Please have your network team also involve with the timeout thing for multicast ip or port related issues may causing…I think SAG is the best to have some fix relased for this issue:

Nanda_Reddy · April 30, 2012, 4:14pm

Hello RMG,

Thanks for all your help with regards to this issue. We have been recommended by SAG to install the IS Core Fix1 (mandatory) and / or IS Core Fix2 (optional) as part of the resolution. However, the readme’s for both these fixes do not make any specific mention about the clustering issues (if any).

These have been installed and the clustering seems to be going through fine (running fine since 20 hrs approx).

Thanks,
Nanda.

Luis_Mesquita · May 16, 2012, 11:17pm

Hey did you solve this?
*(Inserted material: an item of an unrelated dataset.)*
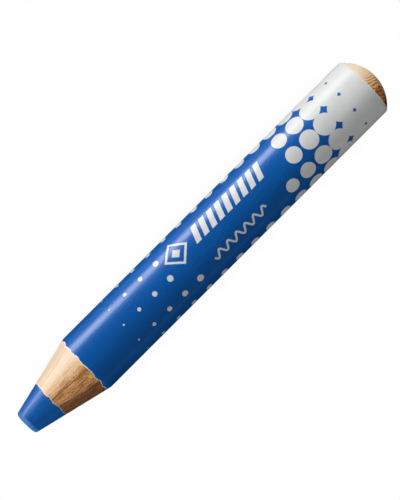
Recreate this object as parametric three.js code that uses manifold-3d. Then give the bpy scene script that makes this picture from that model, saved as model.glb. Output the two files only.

I’m having the same problem

Do we need to start any server or something or we just need to configure the cluster on IS Admin Clustering.

They are pointing at the same broker and they are an exact copy don’t really get it…

gupta_r.17495 · May 16, 2012, 11:57pm

Luis,

It seems the above core fixes (for 8.2.2) resolved the clustering issue:

Nanda,Are there any more issues you noticed since you last installed the fixes?

HTH,
RMg

Luis_Mesquita · May 17, 2012, 8:42am

Thing is I’m using 8.2.2SP2 suposelly those fixes are already included!

I have to check it.

Senthilkumar_G · May 17, 2012, 11:06am

Issue with the firewall also can cause this problem. Firewall in one system being active and another system inactive is one such case… Did you execute multicase test and datagram test?

-Senthil

Luis_Mesquita · May 17, 2012, 3:22pm

How do I perform such testing nothing incuded on the docs… I’ve noticied I don’t have license for distribuited cahce although I have for clustering maybe that’s the problem??

[ATTACH=CONFIG]852[/ATTACH]

Nanda_Reddy · May 17, 2012, 4:38pm

I haven’t seen any issues after the installation of IS Core Fix1. The SAG support team refused to accept the issue without this Core fix on the server and the issue was not seen once this fix was installed.

IS Core Fix1 is “not” included in 8.2 SP2 (8.2.2). You would need to download this specifically using update manager. This has some fixes related to deployer, Tomcat and other components.